SHORT EXERCISE: All of the data below must be repeated exactly.

RECORDS FOR THE TASK:
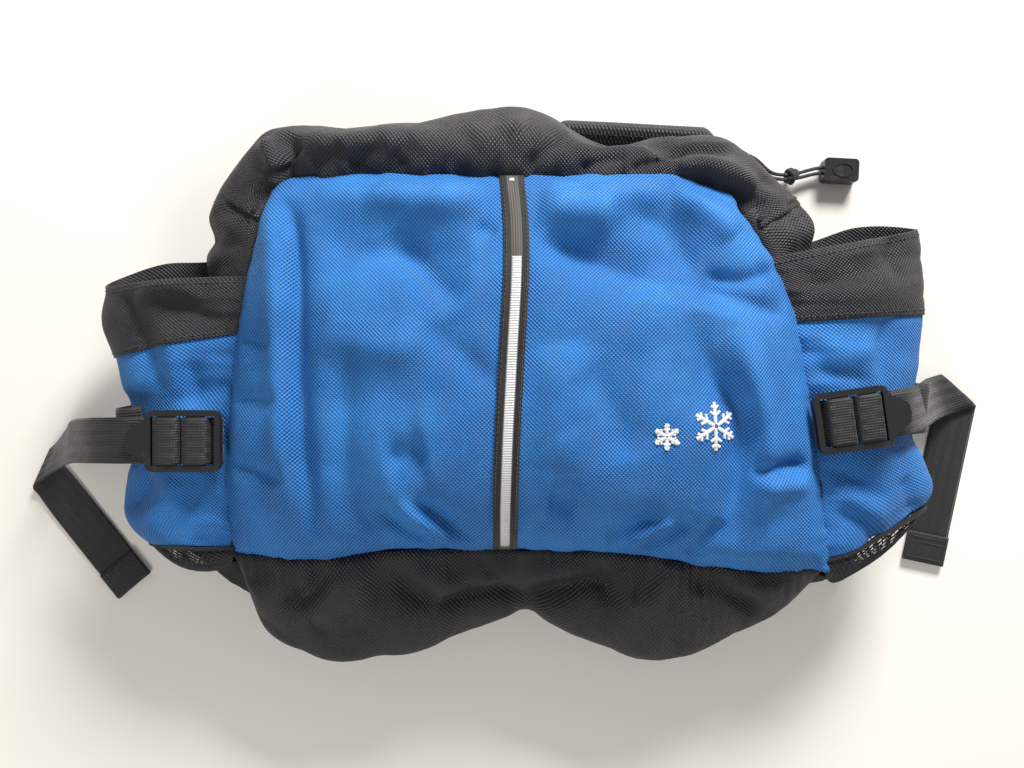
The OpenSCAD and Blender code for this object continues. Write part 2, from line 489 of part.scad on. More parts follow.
translate(centring) front_panel();
translate(centring) centre_tape();
translate(centring) reflective_line();
translate(centring) front_badge();
translate(centring) top_corner_left();
translate(centring) top_corner_right();
translate(centring) piping_left();
translate(centring) piping_right();
translate(centring) rear_lip();
translate(centring) side_gusset_left();
translate(centring) side_gusset_right();
translate(centring) bottom_gusset();
translate(centring) back_panel();
translate(centring) lumbar_pad();
translate(centring) mouth_lip();
translate(centring) zip_tape_lip();
translate(centring) zip_coil_lip();
translate(centring) zip_tape_rear();
translate(centring) zip_coil_rear();
translate(centring) zip_tape_closed_end();
translate(centring) zip_coil_closed_end();
translate(centring) zip_stop_open();
translate(centring) zip_stop_closed();
translate(centring) slider_body();
translate(centring) pull_tab();
translate(centring) pull_cord();
translate(centring) pull_knot();
translate(centring) pull_grip();
translate(centring) pocket_wall_left();
translate(centring) pocket_band_left();
translate(centring) pocket_mesh_left();
translate(centring) pocket_wall_right();
translate(centring) pocket_band_right();
translate(centring) pocket_mesh_right();
translate(centring) buckle_anchor_left();
translate(centring) buckle_anchor_right();
translate(centring) ladderlock_left();
translate(centring) ladderlock_right();
translate(centring) strap_wrap_left();
translate(centring) strap_wrap_right();
translate(centring) strap_run_left();
translate(centring) strap_run_right();
translate(centring) strap_tail_left();
translate(centring) strap_tail_right();
translate(centring) strap_hem_left();
translate(centring) strap_hem_right();
translate(centring) wing_root_left();
translate(centring) wing_root_right();
translate(centring) belt_wing_left();
translate(centring) belt_wing_right();
translate(centring) belt_webbing_left();
translate(centring) belt_webbing_right();
translate(centring) belt_socket();
translate(centring) belt_plug();
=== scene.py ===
"""The looks of a lumbar pack for skiing and hiking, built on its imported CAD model.

Lengths are millimetres in part.scad's own frame until a mesh is made, which moves them by HOME and
turns them into metres. X runs across the pack, Y towards its zipped mouth and Z out of its front.
"""
import math

import bmesh
import bpy
import numpy as np
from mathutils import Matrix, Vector


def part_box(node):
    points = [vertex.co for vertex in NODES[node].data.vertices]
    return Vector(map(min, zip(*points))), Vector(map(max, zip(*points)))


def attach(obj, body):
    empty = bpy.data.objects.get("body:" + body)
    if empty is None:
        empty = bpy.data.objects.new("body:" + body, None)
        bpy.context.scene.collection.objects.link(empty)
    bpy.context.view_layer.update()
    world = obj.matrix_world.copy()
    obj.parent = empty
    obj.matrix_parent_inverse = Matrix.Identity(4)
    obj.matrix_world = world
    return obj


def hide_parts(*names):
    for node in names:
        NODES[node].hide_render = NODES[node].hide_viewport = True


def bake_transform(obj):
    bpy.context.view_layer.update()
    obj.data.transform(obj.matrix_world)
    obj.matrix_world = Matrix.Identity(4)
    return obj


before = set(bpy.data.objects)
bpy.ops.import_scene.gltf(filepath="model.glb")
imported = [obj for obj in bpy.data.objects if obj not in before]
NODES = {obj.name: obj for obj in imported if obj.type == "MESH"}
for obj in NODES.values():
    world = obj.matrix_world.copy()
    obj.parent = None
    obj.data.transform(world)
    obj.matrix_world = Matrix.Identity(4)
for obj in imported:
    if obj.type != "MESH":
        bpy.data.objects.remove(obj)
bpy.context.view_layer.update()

MM = 0.001
HOME = np.array([8.0, 0.0, 0.0])
UP = np.array([0, 0, 1.0])
AHEAD = np.array([0, 1.0, 0])

# ---------------------------------------------------------------- sizes that part.scad also holds

RIM_Z = 72
CROWN_Z = 103
BACK_Z = 30.3
WALL = 2

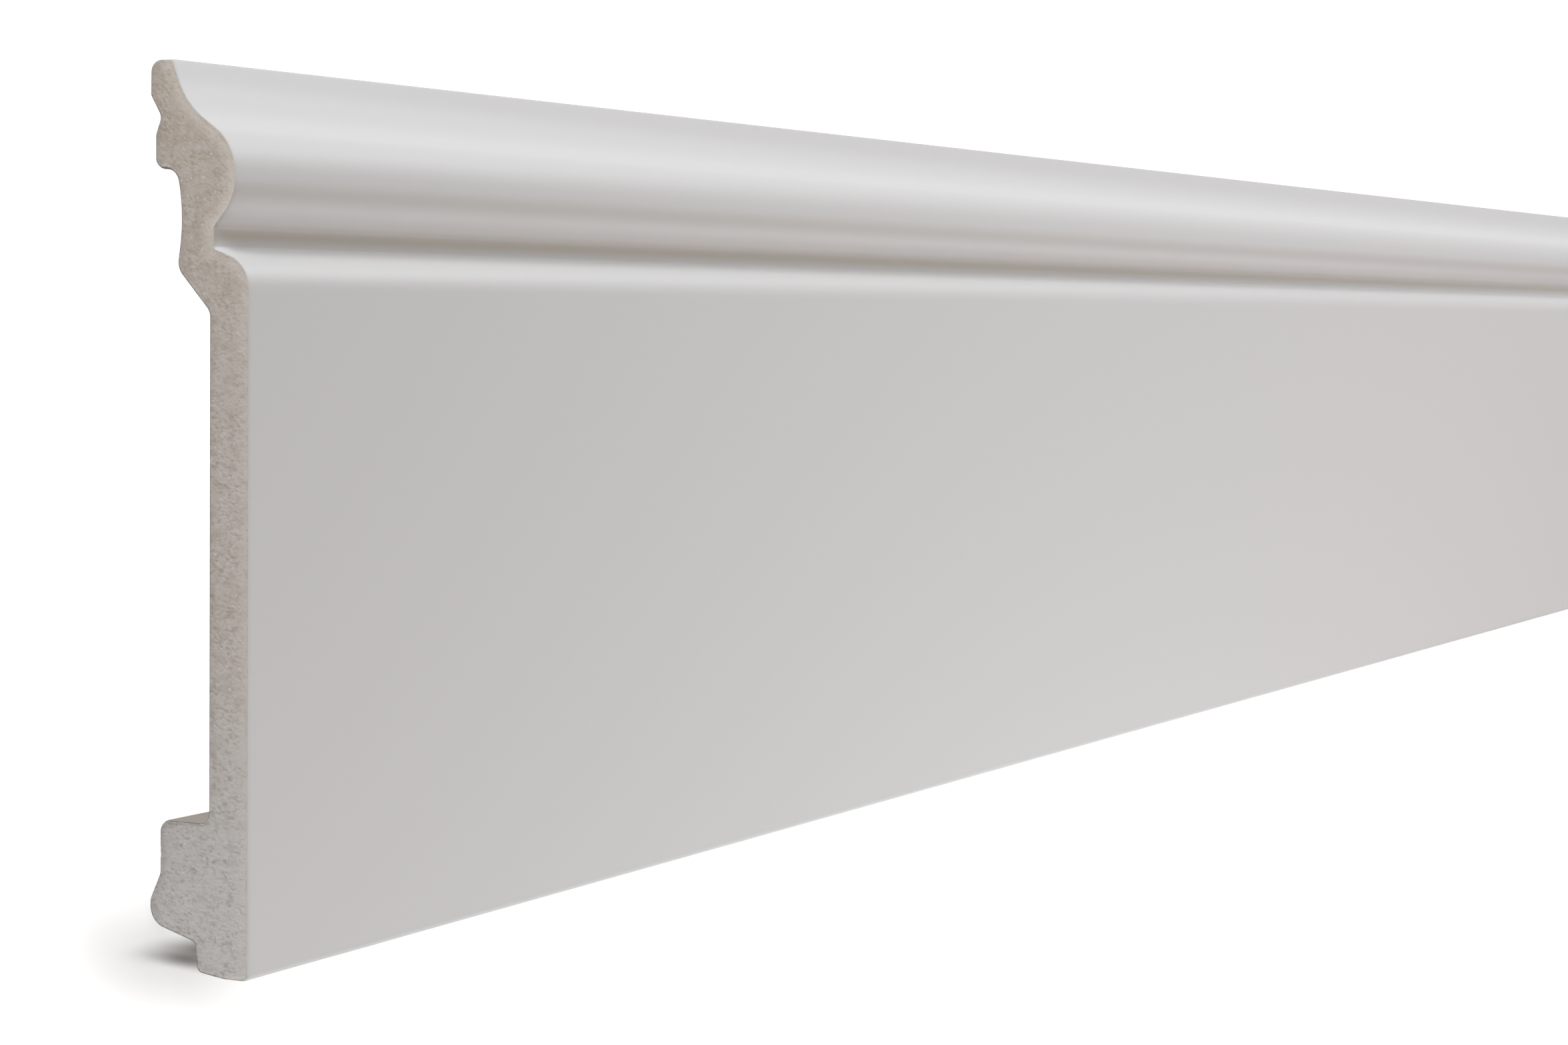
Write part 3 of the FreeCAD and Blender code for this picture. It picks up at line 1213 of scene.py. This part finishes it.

COMPLETED EXERCISE:
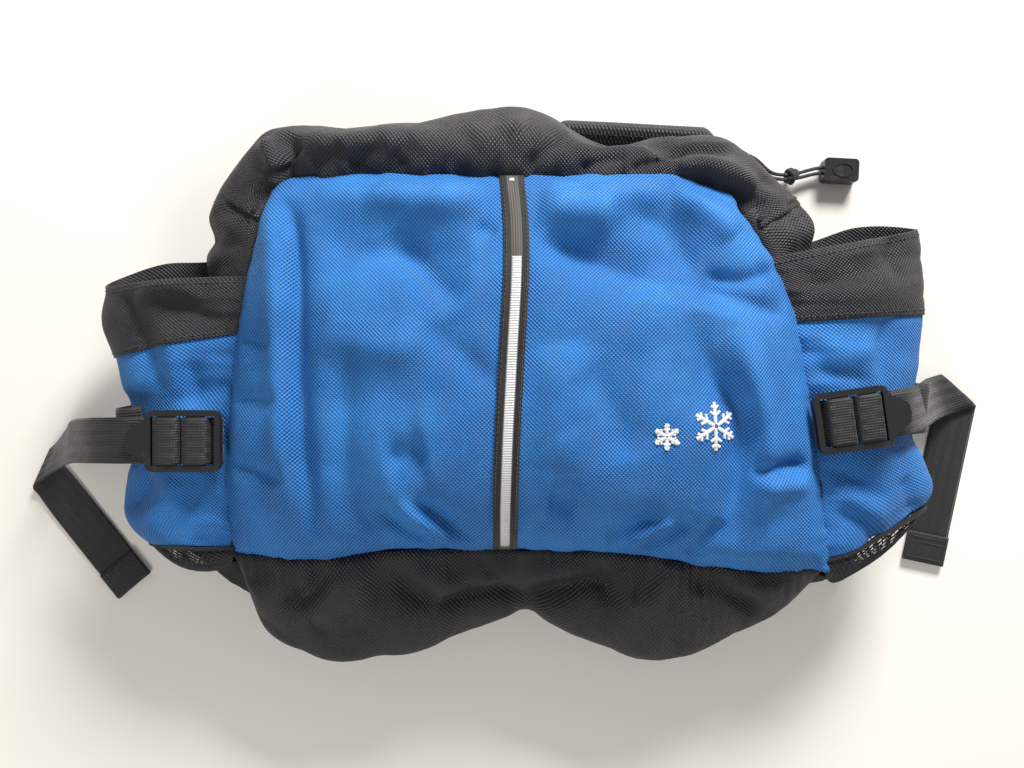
The OpenSCAD and Blender code for this object continues. Write part 2, from line 489 of part.scad on. More parts follow.
translate(centring) front_panel();
translate(centring) centre_tape();
translate(centring) reflective_line();
translate(centring) front_badge();
translate(centring) top_corner_left();
translate(centring) top_corner_right();
translate(centring) piping_left();
translate(centring) piping_right();
translate(centring) rear_lip();
translate(centring) side_gusset_left();
translate(centring) side_gusset_right();
translate(centring) bottom_gusset();
translate(centring) back_panel();
translate(centring) lumbar_pad();
translate(centring) mouth_lip();
translate(centring) zip_tape_lip();
translate(centring) zip_coil_lip();
translate(centring) zip_tape_rear();
translate(centring) zip_coil_rear();
translate(centring) zip_tape_closed_end();
translate(centring) zip_coil_closed_end();
translate(centring) zip_stop_open();
translate(centring) zip_stop_closed();
translate(centring) slider_body();
translate(centring) pull_tab();
translate(centring) pull_cord();
translate(centring) pull_knot();
translate(centring) pull_grip();
translate(centring) pocket_wall_left();
translate(centring) pocket_band_left();
translate(centring) pocket_mesh_left();
translate(centring) pocket_wall_right();
translate(centring) pocket_band_right();
translate(centring) pocket_mesh_right();
translate(centring) buckle_anchor_left();
translate(centring) buckle_anchor_right();
translate(centring) ladderlock_left();
translate(centring) ladderlock_right();
translate(centring) strap_wrap_left();
translate(centring) strap_wrap_right();
translate(centring) strap_run_left();
translate(centring) strap_run_right();
translate(centring) strap_tail_left();
translate(centring) strap_tail_right();
translate(centring) strap_hem_left();
translate(centring) strap_hem_right();
translate(centring) wing_root_left();
translate(centring) wing_root_right();
translate(centring) belt_wing_left();
translate(centring) belt_wing_right();
translate(centring) belt_webbing_left();
translate(centring) belt_webbing_right();
translate(centring) belt_socket();
translate(centring) belt_plug();
=== scene.py ===
"""The looks of a lumbar pack for skiing and hiking, built on its imported CAD model.

Lengths are millimetres in part.scad's own frame until a mesh is made, which moves them by HOME and
turns them into metres. X runs across the pack, Y towards its zipped mouth and Z out of its front.
"""
import math

import bmesh
import bpy
import numpy as np
from mathutils import Matrix, Vector


def part_box(node):
    points = [vertex.co for vertex in NODES[node].data.vertices]
    return Vector(map(min, zip(*points))), Vector(map(max, zip(*points)))


def attach(obj, body):
    empty = bpy.data.objects.get("body:" + body)
    if empty is None:
        empty = bpy.data.objects.new("body:" + body, None)
        bpy.context.scene.collection.objects.link(empty)
    bpy.context.view_layer.update()
    world = obj.matrix_world.copy()
    obj.parent = empty
    obj.matrix_parent_inverse = Matrix.Identity(4)
    obj.matrix_world = world
    return obj


def hide_parts(*names):
    for node in names:
        NODES[node].hide_render = NODES[node].hide_viewport = True


def bake_transform(obj):
    bpy.context.view_layer.update()
    obj.data.transform(obj.matrix_world)
    obj.matrix_world = Matrix.Identity(4)
    return obj


before = set(bpy.data.objects)
bpy.ops.import_scene.gltf(filepath="model.glb")
imported = [obj for obj in bpy.data.objects if obj not in before]
NODES = {obj.name: obj for obj in imported if obj.type == "MESH"}
for obj in NODES.values():
    world = obj.matrix_world.copy()
    obj.parent = None
    obj.data.transform(world)
    obj.matrix_world = Matrix.Identity(4)
for obj in imported:
    if obj.type != "MESH":
        bpy.data.objects.remove(obj)
bpy.context.view_layer.update()

MM = 0.001
HOME = np.array([8.0, 0.0, 0.0])
UP = np.array([0, 0, 1.0])
AHEAD = np.array([0, 1.0, 0])

# ---------------------------------------------------------------- sizes that part.scad also holds

RIM_Z = 72
CROWN_Z = 103
BACK_Z = 30.3
WALL = 2

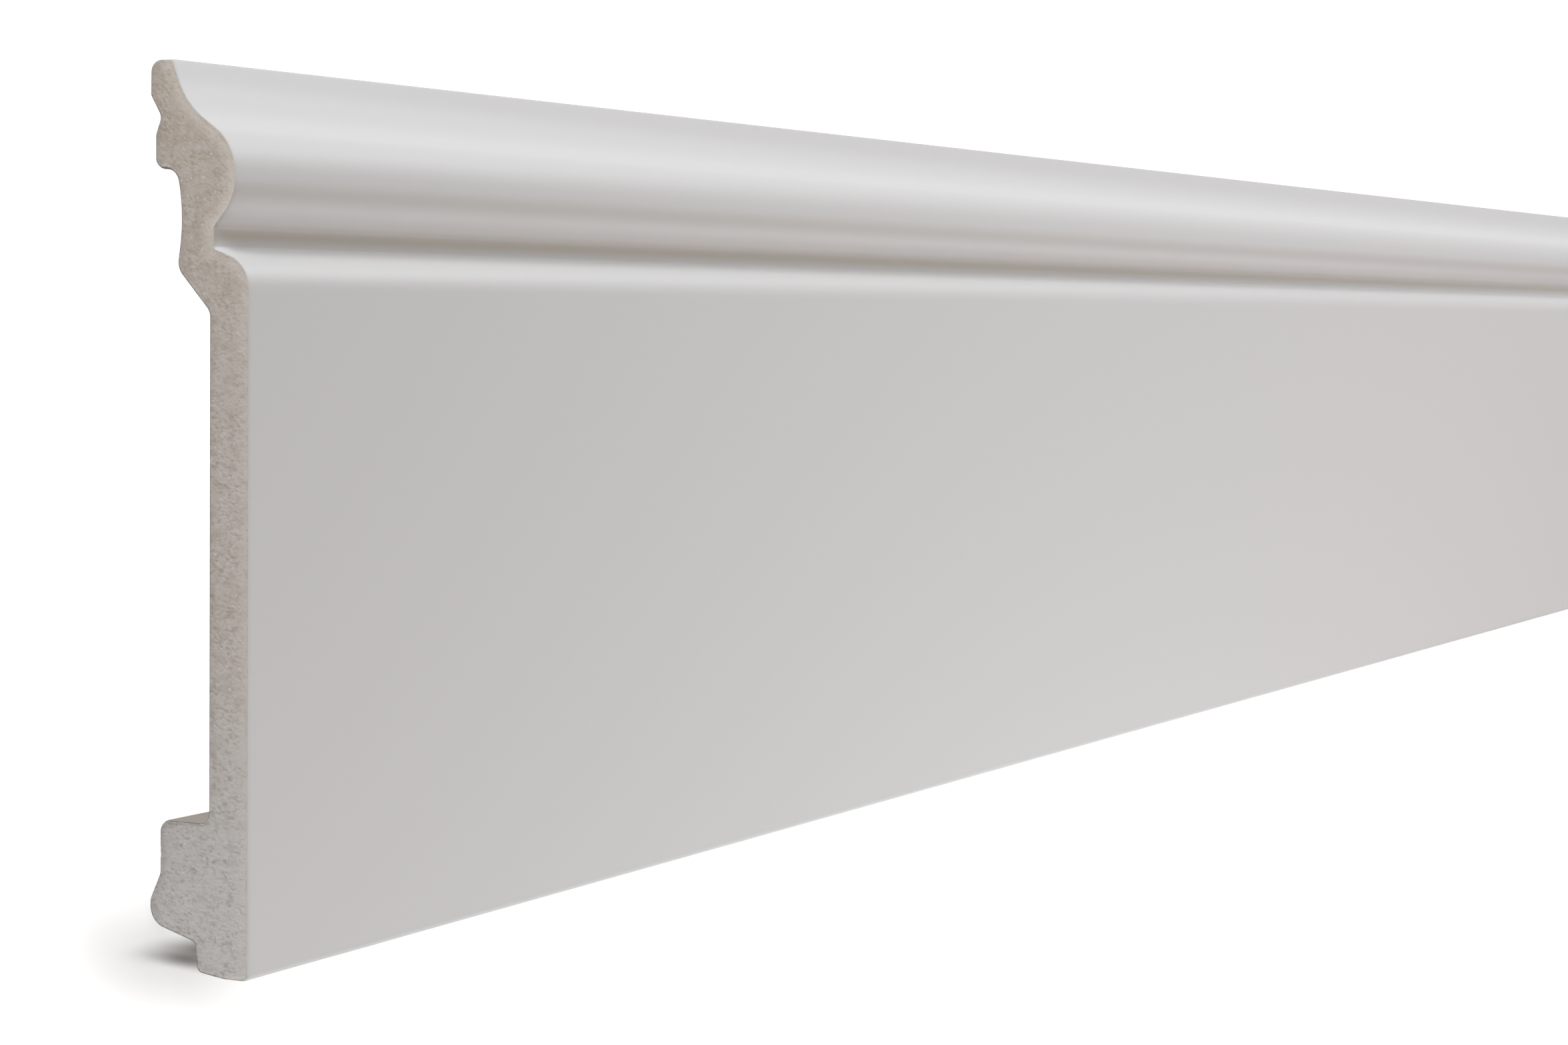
Write part 3 of the FreeCAD and Blender code for this picture. It picks up at line 1213 of scene.py. This part finishes it.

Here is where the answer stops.